US President Donald Trump speaks during the daily briefing on the novel coronavirus, Covid-19, at the White House on Sunday. Photo: AFP / Eric Baradat

The 100-page US Government Covid-19 Response Plan of March 13 says the “pandemic will last 18 months or longer and could include multiple waves of illness.” I am trying to identify the waves by making some charts, which is what retired analysts do on rainy days.

This lakeside number cruncher is not an epidemiologist but I have a feeling the first wave may peak in April or May, giving us a false summer hope followed by another wave peaking in early autumn. That holds open the possibility of a huge wave in December-February 2021. 

This recession could be worse than 2008 but probably milder than the Great Depression of the 1930s. Unemployment could be 9% by the November election.

The US number compares with PRC 81,348, Italy 53,578, Spain 25,496 and Germany 22,364 as of March 22.  Japan was 1,055.


The explosion is exponential so the log graph better shows how the momentum of the expansion remains steady. (Arithmetic chart shows this: 2,  4,  8, 64, because 8 is 2 to the third power and 64 is 2 to the fourth power. That’s exponential. Log chart shows this:  1,  2,  3,  4.) 

Daily reports of new cases tend to be volatile, but sustained reduction in new cases could be still months away.

Let’s see whether warmer weather brings this down. Of the four types of coronaviruses that had been investigated before this crisis, two weaken into warm weather while two do not. We don’t know about this new one yet.

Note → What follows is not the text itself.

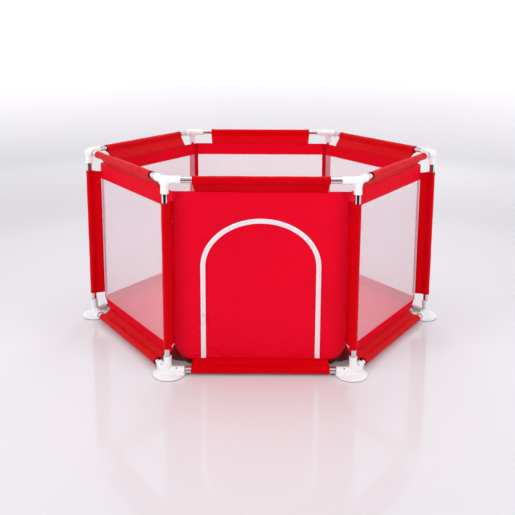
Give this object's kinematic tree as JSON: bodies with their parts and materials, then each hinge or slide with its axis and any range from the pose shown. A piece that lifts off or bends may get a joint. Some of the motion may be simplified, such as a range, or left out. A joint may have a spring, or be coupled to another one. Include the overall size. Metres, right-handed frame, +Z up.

This being a new bug, the doctors do not know whether having a mild case will immediately give immunity, although basic immunology suggests such a likelihood. This bug appears to destroy the lungs of those above 60 more than those below 40.

Reports so far suggest that a US resident my age has about a 90% chance of survival, which also would mean there is a one in ten chance that he or she will kick the bucket.

I’m in Japan. Some critics say the Japanese number is low because there has not been mass testing such as they’ve done in Korea. Others say it is because of the system of Hokenjo (National Health Inspection Offices) scattered throughout the country. Hokenjo workers actually do individual tracing to find the source of all transmissions.

There are too many differences to apply the US model to Japan and say that is going to repeat here. The demographics are different (fewer young folks with no respect for social distancing relative to more senior folks here who are not that social). Hand shaking vs. bowing. Shoes in house, no shoes in house. Eating sandwich with hands, eating with sticks, etc.

It is relatively easy to control, track and trace people coming into Japan and moving around Japan. The US has no facility to do that. Not even ICE can do that.

As long as you can trace and isolate, you can stay within the containment parameters.    Once you have 5,000 cases that you cannot even trace, you have Northern Italy – the mitigation phase.

The US numbers exploded around March 6, or 45 days after the discovery of the first carrier.    But the actual explosion may have been earlier. We do not know because there was almost no testing. By day 55 after first discovery, the US was adding 1,000 people each day with no testing and no tracing.

I wrote earlier warning of recession. The question has been whether this one will be worse than 2008 or, heaven forbid, as bad as the 1930s.

It looks like the US unemployment rate will spike from a recent 3.5% to maybe 9% or 10% within weeks, then drop as we get into summer.

Peak unemployment for the financial crisis (or “Great Recession”) was 9% in 2009, and the peak for the Depression was 15% in the early 1930s.

There are trillions of dollars of near junk (BBB-rated) corporate bonds that are likely to be re-rated as junk in the coming weeks. That means a bloodbath in the bond market. 

Meanwhile new cases of Covid-19 should increase from 5,000 per day to 10,000 per day in the United States.

I’m watching labor figures to show the scale of US layoffs. According to the Wall Street Journal, “State-level anecdotes suggest claims for unemployment benefits — a proxy for layoffs — could hit more than two million in Thursday’s Labor Department report. Long-term prospects are bleak, with predictions emerging for losses of up to five million jobs this year and a drop in economic output of as much as $1.5 trillion.”   

The Journal, under the headline, “Worst of the selloff isn’t here yet, analysts warn,” reports: “Many market watchers say Wall Street is only now coming to grips with the economic damage being wrought by the virus.”

We are witnessing a huge shutdown of the global economy like we have not seen since the Great Depression.